◆ **WORK TO BE COMPLETED**: Could you copy every line from the material below in which "More" appears?

◆ **GIVEN RECORDS**:
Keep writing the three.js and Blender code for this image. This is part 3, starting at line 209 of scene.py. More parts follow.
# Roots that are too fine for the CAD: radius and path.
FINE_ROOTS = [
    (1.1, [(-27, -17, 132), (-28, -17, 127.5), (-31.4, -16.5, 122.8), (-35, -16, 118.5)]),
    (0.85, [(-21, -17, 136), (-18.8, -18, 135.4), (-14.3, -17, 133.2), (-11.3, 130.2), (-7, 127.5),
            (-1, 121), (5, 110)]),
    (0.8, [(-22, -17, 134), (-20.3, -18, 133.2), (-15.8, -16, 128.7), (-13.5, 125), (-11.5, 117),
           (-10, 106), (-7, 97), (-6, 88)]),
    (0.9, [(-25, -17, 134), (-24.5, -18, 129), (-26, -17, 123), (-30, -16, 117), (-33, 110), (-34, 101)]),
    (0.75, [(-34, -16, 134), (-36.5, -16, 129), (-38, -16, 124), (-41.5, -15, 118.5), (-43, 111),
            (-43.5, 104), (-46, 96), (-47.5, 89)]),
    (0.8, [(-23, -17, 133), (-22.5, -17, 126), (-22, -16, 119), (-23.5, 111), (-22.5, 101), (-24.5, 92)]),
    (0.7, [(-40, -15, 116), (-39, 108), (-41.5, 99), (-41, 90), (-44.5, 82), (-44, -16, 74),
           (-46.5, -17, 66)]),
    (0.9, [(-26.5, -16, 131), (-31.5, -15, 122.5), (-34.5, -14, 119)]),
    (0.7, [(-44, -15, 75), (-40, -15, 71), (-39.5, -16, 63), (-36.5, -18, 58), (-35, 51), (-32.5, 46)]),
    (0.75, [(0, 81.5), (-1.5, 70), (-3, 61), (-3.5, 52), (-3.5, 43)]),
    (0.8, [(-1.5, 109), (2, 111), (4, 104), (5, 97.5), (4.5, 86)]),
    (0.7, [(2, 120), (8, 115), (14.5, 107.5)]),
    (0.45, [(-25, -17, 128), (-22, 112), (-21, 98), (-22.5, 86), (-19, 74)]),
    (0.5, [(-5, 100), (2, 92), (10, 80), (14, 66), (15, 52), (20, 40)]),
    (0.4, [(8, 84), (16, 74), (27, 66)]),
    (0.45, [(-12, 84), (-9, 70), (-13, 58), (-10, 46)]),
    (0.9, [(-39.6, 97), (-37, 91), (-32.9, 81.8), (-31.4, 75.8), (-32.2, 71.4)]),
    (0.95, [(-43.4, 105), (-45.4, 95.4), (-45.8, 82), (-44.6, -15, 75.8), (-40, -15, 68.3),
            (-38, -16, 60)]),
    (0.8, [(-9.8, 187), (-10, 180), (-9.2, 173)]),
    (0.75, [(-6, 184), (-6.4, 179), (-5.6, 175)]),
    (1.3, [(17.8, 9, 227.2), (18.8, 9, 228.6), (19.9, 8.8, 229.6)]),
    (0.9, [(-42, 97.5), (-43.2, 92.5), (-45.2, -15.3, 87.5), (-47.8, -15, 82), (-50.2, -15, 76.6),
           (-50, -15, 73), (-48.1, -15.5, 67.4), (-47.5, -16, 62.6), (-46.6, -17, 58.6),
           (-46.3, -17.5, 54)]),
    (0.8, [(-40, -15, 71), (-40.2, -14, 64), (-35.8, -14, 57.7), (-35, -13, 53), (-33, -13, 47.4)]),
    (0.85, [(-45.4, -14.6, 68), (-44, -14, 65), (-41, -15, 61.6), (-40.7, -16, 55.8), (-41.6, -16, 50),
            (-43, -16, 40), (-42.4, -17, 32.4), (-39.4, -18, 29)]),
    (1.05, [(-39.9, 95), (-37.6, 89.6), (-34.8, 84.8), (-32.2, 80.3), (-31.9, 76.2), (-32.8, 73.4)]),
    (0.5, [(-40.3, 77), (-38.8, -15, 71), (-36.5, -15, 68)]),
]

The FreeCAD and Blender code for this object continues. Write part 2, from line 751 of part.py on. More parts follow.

◆ **RESPONSE TO THIS TASK**:
Keep writing the three.js and Blender code for this image. This is part 3, starting at line 209 of scene.py. More parts follow.
The FreeCAD and Blender code for this object continues. Write part 2, from line 751 of part.py on. More parts follow.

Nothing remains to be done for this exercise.